• **PROBLEM TO SOLVE**: What lies from the line containing "skirt_outside = skirt_solid(0)" through the line containing "imported = [obj"? Print exactly those lines, with both ends, and no others.
┌─ RECORDS FOR PROCESSING
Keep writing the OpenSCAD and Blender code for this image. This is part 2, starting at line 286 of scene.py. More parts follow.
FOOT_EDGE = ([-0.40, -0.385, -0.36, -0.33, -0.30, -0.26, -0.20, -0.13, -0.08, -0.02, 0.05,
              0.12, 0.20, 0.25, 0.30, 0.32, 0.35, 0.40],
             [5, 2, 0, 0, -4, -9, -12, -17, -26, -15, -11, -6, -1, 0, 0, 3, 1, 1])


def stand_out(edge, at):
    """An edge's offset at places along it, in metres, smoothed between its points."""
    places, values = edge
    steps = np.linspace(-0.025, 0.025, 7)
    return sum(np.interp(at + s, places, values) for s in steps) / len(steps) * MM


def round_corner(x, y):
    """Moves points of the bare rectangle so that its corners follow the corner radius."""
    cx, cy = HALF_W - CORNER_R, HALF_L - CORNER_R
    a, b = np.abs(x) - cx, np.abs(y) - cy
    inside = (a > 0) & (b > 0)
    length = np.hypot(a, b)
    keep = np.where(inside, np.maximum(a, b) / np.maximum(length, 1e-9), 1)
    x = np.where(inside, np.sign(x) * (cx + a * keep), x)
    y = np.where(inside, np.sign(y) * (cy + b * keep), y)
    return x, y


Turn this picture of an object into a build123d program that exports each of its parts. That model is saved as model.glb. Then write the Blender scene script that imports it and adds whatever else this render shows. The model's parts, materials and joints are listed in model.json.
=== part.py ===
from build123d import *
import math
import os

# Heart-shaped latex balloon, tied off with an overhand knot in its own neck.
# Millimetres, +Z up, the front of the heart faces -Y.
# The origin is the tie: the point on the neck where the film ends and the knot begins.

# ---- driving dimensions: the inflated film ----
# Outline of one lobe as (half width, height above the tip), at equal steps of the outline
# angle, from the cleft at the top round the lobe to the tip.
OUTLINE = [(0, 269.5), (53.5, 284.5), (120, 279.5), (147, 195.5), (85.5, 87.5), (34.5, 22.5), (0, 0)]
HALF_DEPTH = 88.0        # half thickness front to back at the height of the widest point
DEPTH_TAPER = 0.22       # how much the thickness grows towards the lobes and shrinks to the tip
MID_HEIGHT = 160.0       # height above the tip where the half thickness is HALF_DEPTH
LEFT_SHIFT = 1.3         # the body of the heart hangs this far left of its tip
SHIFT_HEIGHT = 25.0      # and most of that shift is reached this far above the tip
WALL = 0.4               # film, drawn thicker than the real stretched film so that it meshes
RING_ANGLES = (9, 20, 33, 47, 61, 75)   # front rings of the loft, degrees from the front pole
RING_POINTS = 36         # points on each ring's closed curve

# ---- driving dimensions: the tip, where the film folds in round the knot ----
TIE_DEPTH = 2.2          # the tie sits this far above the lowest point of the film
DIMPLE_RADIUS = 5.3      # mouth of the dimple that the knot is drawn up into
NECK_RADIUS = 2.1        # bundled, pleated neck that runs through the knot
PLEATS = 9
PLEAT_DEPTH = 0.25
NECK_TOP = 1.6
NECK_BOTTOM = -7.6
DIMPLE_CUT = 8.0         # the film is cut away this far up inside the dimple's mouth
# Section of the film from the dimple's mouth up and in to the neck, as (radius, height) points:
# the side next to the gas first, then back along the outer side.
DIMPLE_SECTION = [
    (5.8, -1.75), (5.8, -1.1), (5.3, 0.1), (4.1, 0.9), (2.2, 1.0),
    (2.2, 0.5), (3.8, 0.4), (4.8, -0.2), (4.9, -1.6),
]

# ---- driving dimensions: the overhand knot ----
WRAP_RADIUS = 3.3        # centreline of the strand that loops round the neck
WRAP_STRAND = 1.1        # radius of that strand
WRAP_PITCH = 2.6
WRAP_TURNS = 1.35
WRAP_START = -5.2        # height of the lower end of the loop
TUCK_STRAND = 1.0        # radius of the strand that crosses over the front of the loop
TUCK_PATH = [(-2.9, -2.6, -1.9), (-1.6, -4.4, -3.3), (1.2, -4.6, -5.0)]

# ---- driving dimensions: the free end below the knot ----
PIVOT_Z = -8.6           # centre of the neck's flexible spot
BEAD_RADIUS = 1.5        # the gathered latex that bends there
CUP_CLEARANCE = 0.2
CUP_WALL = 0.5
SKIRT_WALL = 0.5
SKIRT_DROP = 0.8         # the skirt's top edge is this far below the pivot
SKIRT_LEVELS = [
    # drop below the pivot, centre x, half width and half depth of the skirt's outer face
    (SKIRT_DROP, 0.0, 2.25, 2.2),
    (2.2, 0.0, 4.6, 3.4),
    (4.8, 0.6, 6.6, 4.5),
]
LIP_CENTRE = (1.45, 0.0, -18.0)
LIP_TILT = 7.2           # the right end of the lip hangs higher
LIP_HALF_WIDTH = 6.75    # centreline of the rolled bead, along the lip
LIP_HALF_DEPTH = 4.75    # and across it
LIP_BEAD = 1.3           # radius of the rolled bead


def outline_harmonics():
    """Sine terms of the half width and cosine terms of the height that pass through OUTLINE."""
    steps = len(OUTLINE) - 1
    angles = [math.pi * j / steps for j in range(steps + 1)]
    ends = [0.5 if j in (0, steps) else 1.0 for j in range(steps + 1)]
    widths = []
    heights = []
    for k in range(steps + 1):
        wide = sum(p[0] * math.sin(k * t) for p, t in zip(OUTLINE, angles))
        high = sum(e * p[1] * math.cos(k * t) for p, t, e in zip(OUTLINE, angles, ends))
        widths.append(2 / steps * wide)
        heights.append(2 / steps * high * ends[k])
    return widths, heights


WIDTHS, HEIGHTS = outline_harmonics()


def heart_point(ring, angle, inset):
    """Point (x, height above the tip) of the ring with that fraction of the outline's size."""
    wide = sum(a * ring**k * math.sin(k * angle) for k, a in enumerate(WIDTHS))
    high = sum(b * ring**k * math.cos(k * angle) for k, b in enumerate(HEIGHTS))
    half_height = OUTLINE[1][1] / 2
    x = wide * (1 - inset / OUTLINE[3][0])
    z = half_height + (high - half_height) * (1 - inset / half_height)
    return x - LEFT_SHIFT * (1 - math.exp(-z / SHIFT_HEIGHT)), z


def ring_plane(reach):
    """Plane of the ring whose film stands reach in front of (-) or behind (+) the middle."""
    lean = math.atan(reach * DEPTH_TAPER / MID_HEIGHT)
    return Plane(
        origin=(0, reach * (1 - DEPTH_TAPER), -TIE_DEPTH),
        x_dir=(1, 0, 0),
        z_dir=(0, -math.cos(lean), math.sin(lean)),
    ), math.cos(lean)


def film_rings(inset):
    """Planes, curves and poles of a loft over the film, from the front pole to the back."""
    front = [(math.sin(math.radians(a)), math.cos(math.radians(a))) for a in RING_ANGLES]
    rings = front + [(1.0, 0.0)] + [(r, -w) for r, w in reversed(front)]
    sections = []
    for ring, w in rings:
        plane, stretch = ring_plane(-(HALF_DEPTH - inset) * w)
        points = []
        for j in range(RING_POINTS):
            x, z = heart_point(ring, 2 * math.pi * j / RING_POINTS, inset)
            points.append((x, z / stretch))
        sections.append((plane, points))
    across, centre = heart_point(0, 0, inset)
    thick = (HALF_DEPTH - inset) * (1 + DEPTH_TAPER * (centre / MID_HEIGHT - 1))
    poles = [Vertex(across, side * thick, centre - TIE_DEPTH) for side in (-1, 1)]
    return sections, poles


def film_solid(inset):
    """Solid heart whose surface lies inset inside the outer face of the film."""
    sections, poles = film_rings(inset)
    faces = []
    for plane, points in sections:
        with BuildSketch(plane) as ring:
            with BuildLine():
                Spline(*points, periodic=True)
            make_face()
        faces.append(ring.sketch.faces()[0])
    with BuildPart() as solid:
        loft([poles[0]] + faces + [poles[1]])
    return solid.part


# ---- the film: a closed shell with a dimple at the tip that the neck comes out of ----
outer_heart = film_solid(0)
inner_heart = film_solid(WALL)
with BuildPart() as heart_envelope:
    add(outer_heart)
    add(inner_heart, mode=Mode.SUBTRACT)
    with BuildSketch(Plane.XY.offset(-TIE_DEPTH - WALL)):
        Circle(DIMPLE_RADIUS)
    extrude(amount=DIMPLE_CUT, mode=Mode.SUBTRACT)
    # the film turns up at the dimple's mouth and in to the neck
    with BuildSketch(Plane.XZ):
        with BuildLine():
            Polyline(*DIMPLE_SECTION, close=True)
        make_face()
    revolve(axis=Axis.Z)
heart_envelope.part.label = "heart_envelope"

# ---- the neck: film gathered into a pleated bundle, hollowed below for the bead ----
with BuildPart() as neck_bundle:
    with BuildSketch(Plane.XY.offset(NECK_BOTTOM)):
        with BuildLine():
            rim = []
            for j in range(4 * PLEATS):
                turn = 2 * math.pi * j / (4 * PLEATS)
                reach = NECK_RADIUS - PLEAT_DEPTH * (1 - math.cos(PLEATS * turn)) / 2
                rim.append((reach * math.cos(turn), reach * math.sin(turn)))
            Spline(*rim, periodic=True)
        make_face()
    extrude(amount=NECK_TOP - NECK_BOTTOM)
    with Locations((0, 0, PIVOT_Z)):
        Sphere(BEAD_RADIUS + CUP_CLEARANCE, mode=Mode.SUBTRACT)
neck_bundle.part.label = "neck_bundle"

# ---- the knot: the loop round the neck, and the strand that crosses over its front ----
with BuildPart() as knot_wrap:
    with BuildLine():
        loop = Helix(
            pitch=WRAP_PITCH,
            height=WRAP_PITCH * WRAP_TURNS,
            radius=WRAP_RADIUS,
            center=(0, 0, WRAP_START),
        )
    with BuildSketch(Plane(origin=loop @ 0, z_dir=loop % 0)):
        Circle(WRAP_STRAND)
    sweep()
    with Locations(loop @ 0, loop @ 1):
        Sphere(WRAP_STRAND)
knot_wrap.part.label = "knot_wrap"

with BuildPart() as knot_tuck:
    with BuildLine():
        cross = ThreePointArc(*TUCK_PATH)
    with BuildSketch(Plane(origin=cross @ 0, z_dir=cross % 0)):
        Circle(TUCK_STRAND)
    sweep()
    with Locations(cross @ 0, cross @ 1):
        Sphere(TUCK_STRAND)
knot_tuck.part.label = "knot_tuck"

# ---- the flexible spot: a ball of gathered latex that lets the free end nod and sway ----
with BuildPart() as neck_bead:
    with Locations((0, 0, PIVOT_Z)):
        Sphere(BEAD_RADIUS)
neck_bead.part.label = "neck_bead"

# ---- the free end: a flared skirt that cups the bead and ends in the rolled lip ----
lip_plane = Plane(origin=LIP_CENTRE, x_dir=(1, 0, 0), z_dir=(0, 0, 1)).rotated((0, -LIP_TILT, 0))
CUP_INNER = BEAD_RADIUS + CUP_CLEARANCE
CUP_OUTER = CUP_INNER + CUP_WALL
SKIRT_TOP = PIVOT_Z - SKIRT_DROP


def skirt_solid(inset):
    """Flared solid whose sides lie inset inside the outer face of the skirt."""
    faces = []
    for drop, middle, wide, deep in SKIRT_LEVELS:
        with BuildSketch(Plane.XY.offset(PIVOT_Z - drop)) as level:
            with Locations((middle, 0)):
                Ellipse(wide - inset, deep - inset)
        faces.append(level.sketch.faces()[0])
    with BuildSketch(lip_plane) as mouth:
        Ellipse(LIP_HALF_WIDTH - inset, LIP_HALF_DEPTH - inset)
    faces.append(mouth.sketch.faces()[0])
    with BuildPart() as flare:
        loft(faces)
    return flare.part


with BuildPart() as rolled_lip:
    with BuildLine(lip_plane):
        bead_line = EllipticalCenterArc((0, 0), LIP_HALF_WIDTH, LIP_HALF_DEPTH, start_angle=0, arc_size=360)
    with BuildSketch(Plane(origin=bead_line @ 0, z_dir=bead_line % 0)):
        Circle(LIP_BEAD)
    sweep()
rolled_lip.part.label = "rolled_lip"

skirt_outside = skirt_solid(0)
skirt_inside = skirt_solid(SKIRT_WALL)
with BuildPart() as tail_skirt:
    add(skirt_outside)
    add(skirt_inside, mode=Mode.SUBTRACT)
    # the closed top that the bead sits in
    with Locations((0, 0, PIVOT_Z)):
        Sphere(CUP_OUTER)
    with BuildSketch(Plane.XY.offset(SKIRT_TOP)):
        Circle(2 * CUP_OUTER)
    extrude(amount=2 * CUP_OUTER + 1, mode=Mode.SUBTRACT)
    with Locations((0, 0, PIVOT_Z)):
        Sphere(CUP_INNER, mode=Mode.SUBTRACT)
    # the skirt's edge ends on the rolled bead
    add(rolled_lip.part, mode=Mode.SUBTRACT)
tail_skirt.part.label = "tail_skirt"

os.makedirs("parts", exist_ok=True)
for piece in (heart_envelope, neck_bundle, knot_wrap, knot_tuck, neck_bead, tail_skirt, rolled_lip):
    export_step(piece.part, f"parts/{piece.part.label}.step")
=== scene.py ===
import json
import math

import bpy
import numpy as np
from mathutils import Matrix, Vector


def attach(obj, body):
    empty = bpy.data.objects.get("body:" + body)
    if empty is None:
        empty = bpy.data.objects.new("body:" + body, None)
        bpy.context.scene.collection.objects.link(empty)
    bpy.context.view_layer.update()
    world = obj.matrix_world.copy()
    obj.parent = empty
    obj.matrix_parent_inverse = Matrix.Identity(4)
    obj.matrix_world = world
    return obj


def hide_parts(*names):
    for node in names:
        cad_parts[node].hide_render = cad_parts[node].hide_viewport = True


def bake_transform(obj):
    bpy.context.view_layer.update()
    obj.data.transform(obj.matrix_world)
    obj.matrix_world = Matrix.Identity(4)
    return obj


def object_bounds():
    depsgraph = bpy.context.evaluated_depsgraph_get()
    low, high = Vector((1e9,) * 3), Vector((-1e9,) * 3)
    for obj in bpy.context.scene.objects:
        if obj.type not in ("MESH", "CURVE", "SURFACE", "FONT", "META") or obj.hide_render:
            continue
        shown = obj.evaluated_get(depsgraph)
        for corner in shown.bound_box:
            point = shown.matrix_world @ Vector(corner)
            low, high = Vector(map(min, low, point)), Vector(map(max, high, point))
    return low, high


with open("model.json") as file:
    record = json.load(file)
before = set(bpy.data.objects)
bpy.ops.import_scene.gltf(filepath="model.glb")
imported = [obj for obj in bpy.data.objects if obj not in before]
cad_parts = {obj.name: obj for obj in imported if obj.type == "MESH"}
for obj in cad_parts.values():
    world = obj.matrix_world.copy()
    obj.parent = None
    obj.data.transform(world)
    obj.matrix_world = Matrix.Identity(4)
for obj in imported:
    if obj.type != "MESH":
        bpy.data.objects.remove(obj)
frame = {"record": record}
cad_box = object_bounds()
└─
• **TASK OUTPUT**:
skirt_outside = skirt_solid(0)
skirt_inside = skirt_solid(SKIRT_WALL)
with BuildPart() as tail_skirt:
    add(skirt_outside)
    add(skirt_inside, mode=Mode.SUBTRACT)
    # the closed top that the bead sits in
    with Locations((0, 0, PIVOT_Z)):
        Sphere(CUP_OUTER)
    with BuildSketch(Plane.XY.offset(SKIRT_TOP)):
        Circle(2 * CUP_OUTER)
    extrude(amount=2 * CUP_OUTER + 1, mode=Mode.SUBTRACT)
    with Locations((0, 0, PIVOT_Z)):
        Sphere(CUP_INNER, mode=Mode.SUBTRACT)
    # the skirt's edge ends on the rolled bead
    add(rolled_lip.part, mode=Mode.SUBTRACT)
tail_skirt.part.label = "tail_skirt"

os.makedirs("parts", exist_ok=True)
for piece in (heart_envelope, neck_bundle, knot_wrap, knot_tuck, neck_bead, tail_skirt, rolled_lip):
    export_step(piece.part, f"parts/{piece.part.label}.step")
=== scene.py ===
import json
import math

import bpy
import numpy as np
from mathutils import Matrix, Vector


def attach(obj, body):
    empty = bpy.data.objects.get("body:" + body)
    if empty is None:
        empty = bpy.data.objects.new("body:" + body, None)
        bpy.context.scene.collection.objects.link(empty)
    bpy.context.view_layer.update()
    world = obj.matrix_world.copy()
    obj.parent = empty
    obj.matrix_parent_inverse = Matrix.Identity(4)
    obj.matrix_world = world
    return obj


def hide_parts(*names):
    for node in names:
        cad_parts[node].hide_render = cad_parts[node].hide_viewport = True


def bake_transform(obj):
    bpy.context.view_layer.update()
    obj.data.transform(obj.matrix_world)
    obj.matrix_world = Matrix.Identity(4)
    return obj


def object_bounds():
    depsgraph = bpy.context.evaluated_depsgraph_get()
    low, high = Vector((1e9,) * 3), Vector((-1e9,) * 3)
    for obj in bpy.context.scene.objects:
        if obj.type not in ("MESH", "CURVE", "SURFACE", "FONT", "META") or obj.hide_render:
            continue
        shown = obj.evaluated_get(depsgraph)
        for corner in shown.bound_box:
            point = shown.matrix_world @ Vector(corner)
            low, high = Vector(map(min, low, point)), Vector(map(max, high, point))
    return low, high


with open("model.json") as file:
    record = json.load(file)
before = set(bpy.data.objects)
bpy.ops.import_scene.gltf(filepath="model.glb")
imported = [obj for obj in bpy.data.objects if obj not in before]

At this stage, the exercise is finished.